Some of the candidates' reputations and/or resumes preceded them. Of Dukakis, Mike Perry said: "If Tip {former House speaker Thomas P. O'Neill} and the Kennedys let him be governor of Massachusetts, he must be a good labor guy."

Dukakis spoke of the way unemployment in his state has fallen from more than 11 percent to less than 4 percent while he's been governor, and he organized his remarks around a "ask not what we're going to do, ask what we've already done" pitch that seemed to go over well.

Babbitt makes the riskiest presentation. He closed his remarks by taking head-on the issue that disqualifies him in the eyes of many union members -- his decision as governor of Arizona to call out the National Guard to preserve the peace during a copper strike in 1983. Babbitt said he acted after a 3-year-old girl was shot, and he added that in 1986, the same union asked him to mediate a contract dispute with the same company.

The audience seemed impressed -- until Ray Pauley, an unemployed steelworker, interjected: "I'm glad he brought that up. But what he didn't say was that the Guard was there to protect scabs." This triggered boos, and that was that for Babbitt in this union hall.
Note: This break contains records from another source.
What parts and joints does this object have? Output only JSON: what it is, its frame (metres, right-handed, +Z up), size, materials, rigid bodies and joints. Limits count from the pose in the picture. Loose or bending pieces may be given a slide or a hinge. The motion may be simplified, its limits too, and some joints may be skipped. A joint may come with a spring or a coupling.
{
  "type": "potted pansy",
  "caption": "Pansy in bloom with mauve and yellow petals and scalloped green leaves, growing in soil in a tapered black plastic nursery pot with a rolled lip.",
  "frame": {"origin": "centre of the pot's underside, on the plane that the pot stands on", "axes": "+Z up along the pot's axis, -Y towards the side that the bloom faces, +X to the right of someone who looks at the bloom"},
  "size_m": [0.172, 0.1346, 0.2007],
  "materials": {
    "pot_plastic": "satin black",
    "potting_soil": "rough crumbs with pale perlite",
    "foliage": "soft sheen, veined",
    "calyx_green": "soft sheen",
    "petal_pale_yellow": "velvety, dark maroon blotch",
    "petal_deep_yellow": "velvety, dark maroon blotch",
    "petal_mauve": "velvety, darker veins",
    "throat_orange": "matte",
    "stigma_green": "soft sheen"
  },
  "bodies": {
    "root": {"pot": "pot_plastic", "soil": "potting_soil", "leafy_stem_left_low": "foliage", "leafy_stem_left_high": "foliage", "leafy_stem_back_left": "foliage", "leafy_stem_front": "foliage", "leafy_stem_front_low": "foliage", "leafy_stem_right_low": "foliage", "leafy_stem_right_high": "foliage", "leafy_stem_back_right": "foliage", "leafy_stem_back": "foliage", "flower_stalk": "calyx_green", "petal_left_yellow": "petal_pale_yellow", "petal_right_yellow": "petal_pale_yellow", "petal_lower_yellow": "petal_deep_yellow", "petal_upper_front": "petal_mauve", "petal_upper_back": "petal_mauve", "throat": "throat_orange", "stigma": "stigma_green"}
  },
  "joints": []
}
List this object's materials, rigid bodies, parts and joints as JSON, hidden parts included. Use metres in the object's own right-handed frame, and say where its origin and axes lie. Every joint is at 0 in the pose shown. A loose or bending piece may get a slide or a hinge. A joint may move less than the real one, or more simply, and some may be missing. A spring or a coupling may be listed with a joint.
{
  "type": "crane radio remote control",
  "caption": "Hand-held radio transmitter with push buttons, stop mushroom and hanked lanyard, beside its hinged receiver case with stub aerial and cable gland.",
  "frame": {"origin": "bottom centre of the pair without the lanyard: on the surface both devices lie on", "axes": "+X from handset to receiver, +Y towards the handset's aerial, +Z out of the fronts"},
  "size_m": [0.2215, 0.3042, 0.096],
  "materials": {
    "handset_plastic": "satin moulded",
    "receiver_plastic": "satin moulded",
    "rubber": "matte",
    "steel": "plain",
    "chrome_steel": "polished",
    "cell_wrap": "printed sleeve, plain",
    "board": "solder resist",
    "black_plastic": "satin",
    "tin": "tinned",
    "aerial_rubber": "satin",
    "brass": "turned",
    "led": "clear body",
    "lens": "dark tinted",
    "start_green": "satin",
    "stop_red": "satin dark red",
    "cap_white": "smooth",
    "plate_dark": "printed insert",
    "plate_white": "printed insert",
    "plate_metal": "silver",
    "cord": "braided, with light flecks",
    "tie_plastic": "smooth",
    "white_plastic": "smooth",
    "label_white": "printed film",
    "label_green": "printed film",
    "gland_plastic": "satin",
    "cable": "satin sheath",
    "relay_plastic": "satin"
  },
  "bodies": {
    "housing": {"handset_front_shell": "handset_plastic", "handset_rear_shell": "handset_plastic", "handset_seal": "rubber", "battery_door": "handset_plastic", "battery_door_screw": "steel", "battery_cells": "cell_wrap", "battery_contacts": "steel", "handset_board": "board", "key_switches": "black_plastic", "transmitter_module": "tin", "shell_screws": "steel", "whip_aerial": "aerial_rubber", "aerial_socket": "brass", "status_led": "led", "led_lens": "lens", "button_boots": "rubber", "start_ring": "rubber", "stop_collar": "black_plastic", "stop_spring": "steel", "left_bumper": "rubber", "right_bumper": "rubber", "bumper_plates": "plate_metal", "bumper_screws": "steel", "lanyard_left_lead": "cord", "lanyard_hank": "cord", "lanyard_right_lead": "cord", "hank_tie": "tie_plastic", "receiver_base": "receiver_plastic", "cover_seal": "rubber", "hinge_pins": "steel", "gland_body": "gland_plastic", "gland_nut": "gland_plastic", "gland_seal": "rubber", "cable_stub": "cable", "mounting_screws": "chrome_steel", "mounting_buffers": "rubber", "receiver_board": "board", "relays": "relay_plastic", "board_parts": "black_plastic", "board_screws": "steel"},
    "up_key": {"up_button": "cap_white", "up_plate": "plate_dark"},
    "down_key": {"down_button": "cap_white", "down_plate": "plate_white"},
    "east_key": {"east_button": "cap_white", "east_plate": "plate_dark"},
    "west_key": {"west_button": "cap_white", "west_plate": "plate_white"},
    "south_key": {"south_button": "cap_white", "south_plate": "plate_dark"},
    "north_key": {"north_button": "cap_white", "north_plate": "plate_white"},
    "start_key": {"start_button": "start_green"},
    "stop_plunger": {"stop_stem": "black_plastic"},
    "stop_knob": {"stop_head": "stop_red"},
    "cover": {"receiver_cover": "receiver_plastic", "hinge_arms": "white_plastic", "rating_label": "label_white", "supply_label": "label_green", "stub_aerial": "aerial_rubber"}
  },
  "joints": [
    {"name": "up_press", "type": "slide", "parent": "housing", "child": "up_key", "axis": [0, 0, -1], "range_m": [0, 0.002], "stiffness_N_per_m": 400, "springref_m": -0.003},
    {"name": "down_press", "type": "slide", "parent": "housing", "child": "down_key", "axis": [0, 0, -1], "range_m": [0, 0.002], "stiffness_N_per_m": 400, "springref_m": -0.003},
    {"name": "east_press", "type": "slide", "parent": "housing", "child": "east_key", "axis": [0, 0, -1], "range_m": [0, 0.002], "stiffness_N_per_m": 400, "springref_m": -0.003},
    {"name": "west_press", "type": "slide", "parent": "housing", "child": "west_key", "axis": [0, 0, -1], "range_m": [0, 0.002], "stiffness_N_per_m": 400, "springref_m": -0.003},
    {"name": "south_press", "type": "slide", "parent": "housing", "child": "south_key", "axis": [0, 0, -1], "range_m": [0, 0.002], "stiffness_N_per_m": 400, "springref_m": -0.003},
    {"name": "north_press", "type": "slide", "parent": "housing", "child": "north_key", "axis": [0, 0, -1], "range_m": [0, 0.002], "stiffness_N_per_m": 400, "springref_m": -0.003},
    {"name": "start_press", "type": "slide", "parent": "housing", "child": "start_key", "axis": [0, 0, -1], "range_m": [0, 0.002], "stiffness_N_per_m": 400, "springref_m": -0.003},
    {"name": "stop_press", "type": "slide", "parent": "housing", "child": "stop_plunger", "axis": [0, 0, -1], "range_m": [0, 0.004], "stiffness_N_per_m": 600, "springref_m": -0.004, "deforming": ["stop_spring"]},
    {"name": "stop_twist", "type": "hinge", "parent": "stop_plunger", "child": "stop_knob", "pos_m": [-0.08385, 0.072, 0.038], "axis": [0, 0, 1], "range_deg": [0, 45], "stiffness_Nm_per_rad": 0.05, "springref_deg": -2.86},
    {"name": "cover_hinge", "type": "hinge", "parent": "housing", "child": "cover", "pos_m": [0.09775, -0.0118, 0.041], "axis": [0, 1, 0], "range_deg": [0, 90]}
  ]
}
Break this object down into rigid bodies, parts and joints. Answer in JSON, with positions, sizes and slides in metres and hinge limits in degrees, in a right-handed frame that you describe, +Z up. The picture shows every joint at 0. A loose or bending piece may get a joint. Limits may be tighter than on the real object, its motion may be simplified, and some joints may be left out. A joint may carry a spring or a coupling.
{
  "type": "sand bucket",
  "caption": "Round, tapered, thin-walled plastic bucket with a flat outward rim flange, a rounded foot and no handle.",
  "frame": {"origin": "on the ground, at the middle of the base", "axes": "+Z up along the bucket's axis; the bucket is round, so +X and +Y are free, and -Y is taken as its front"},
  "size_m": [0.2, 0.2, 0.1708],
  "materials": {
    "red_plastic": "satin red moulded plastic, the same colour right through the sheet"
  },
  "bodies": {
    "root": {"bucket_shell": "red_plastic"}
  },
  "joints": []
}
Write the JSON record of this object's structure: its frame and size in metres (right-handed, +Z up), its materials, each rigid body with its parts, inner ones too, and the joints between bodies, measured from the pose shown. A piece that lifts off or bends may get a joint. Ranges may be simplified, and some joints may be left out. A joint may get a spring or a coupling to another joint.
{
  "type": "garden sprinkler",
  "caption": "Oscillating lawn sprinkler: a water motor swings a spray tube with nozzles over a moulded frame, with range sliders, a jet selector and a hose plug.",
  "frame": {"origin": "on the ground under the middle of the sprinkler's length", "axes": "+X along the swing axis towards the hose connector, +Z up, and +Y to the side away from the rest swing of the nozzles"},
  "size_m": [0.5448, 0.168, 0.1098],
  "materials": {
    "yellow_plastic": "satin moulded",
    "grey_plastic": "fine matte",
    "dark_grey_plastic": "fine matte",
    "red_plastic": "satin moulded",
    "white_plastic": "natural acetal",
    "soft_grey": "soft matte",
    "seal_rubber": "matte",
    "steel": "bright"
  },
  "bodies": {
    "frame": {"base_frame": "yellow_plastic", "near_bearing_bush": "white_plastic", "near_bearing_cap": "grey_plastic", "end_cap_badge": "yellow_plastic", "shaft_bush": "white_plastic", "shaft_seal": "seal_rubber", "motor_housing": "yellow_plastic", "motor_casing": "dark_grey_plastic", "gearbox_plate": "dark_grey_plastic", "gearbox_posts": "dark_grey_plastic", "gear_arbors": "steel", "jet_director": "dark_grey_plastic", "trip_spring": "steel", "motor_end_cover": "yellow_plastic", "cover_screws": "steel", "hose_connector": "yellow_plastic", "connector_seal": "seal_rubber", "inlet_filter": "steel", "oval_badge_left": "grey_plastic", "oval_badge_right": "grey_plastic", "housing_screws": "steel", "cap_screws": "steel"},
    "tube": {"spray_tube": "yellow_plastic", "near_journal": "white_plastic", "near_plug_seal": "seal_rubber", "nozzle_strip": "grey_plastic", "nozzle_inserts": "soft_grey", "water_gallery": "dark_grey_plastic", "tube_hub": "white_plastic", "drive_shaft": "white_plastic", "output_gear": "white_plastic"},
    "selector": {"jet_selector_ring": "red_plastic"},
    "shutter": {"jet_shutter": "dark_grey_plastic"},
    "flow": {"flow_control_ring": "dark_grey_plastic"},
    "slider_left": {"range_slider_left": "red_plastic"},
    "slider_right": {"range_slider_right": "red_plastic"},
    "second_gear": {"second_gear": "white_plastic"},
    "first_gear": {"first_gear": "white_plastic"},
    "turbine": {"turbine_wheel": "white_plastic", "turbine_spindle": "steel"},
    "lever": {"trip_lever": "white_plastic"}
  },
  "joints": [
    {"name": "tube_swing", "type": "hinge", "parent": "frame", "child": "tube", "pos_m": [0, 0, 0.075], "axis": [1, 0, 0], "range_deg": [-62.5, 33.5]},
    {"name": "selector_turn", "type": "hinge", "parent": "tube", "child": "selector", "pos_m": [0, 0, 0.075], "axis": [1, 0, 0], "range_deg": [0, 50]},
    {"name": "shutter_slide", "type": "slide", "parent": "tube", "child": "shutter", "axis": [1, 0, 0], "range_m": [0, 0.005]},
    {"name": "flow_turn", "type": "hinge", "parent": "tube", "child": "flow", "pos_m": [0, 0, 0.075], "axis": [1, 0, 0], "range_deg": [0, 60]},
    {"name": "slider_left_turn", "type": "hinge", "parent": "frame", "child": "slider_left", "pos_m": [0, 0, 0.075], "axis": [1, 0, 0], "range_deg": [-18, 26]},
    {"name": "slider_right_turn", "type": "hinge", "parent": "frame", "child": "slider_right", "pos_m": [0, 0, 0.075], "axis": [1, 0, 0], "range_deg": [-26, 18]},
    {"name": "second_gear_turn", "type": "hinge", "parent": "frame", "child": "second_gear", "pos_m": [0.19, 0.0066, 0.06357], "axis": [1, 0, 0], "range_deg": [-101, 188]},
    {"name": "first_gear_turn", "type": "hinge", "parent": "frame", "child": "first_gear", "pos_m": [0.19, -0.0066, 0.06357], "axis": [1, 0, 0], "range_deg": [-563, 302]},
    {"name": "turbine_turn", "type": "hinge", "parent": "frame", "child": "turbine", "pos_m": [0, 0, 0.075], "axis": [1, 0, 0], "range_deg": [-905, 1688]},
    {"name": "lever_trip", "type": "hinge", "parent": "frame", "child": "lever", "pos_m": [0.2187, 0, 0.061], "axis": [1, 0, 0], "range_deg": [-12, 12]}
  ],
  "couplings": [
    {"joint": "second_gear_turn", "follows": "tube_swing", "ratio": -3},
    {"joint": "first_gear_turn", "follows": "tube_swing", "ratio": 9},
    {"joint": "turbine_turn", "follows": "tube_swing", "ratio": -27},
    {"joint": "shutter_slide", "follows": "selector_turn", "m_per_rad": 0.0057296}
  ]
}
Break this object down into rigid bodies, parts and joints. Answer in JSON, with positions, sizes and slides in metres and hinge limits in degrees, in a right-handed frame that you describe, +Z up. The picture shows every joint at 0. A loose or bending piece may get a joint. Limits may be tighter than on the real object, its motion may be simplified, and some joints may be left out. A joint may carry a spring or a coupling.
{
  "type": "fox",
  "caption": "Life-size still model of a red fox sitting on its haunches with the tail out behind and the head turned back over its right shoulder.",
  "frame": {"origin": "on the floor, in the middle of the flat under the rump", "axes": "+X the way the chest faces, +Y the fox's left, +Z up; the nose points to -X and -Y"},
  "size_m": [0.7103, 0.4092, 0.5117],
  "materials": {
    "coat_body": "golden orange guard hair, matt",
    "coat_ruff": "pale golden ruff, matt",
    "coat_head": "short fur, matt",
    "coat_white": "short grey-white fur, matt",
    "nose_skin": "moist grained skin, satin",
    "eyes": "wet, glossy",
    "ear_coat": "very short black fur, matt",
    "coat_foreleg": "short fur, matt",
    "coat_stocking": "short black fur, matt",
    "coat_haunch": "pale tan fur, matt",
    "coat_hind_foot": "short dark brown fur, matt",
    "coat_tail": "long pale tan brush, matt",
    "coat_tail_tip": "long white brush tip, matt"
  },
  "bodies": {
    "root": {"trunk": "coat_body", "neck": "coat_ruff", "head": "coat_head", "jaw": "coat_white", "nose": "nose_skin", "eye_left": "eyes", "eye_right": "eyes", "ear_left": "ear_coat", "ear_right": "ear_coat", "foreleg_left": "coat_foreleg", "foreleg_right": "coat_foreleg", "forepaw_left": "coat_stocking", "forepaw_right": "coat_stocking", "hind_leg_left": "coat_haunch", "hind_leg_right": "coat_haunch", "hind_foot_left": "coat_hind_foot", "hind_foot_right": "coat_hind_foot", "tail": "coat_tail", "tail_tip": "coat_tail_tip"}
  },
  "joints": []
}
Jesse L. Jackson's presentation seemed uncharacteristically wooden to many -- perhaps because he isn't accustomed to speaking from a TelePrompTer. One member was taken with him: "He's the only one making sense," said McClanahan after Jackson had closed with an oratorical call to arms: "They say cut back; I say fight back."

Gore, Biden and Rep. Richard A. Gephardt (D-Mo.) either drew no reaction or negative ones -- but the brickbats for them were bouquets compared with the responses to Republicans.

Bush drew catcalls of "Mr. Bootlick"; Senate Minority Leader Robert J. Dole (R-Kan.) was deemed "shifty-looking"; and retired general Haig was saluted derisively as "commander in chief."

Marion G. (Pat) Robertson, the 13th of 13 candidates to appear, did manage a small coup. His rich voice, strong television presence and obvious story-telling skills quieted the unruly crowd in a instant. For a full four minutes, everyone listened in silent fascination.

Afterward, no one said they'd vote for him.